Das darf sich nicht wiederholen. Dafür wird es entscheidend sein, wie nicht nur Gewerkschaft und Hauptamtliche, sondern vor allem die Streikenden einbezogen werden. Gut wäre, wenn Wege gefunden werden, dass eine solche strategisch angelegte Begleitkampagne als Multiplikator für die eigenen Ideen und Ansätze der Streikenden genutzt werden kann.

Internationale Solidarität?
Am Samstagabend organisierte die Rosa-Luxemburg-Stiftung eine Podiumsdiskussion mit internationalen Gästen aus Polen (Solidarnosc) und zum ersten Mal auch aus Spanien (Comisiones Obreras). Positiv ist in jedem Fall, dass es bei solchen Konferenzen und Treffen inzwischen gelingt, dass auch Beschäftigte, nicht nur hauptamtliche Vertreter, über die Situation bei Amazon in den verschiedenen Ländern berichten. Dies ist sicher auch Ergebnis der Tatsache, dass das Aktive sonst inzwischen selbst organisieren.
Thematisiert wurden neben dem Informationsaustausch auch Ansätze internationaler Solidarität. Konkret umgesetzt wurde ein solcher im Juni dieses Jahres mit einem Bummelstreik in Poznan, der von der polnischen Basisgewerkschaft IP unterstützt wurde. Als dies jedoch in der Diskussion angesprochen wurde, reagierten die Vertreter von Ver.di und Solidarnosc verhalten. Sie betonten zwar, dass man gemeinsam handeln muss, bestanden aber auch darauf, dass dafür das Forum UNI GLOBAL zuständig sei – dem die IP nicht angehört. Es wird also spannend, wie sich Ver.di oder auch Beteiligte an einer möglichen Begleitkampagne in Zukunft zur polnischen Basisgewerkschaft verhalten.

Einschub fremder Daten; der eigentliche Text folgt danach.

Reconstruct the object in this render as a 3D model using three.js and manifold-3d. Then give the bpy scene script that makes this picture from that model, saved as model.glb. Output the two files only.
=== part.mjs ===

Amazon rühmt sich, Geschichte zu schreiben, der Werbeslogan dafür lautet: «Work hard, have fun, make history». Vielleicht liegt der Anknüpfungspunkt für eine gewerkschaftliche und gesellschaftliche Begleitkampagne gerade in dem Anspruch, Geschichte zu schreiben – nicht als Weltmarktführer im Versandhandel und bei der Entwicklung neuer Technologien, sondern in bezug auf Tarifbindung, Gesundheit, Arbeitszeiten, Pausenregelungen, Respekt… Von daher: Struggle hard, have fun, make history!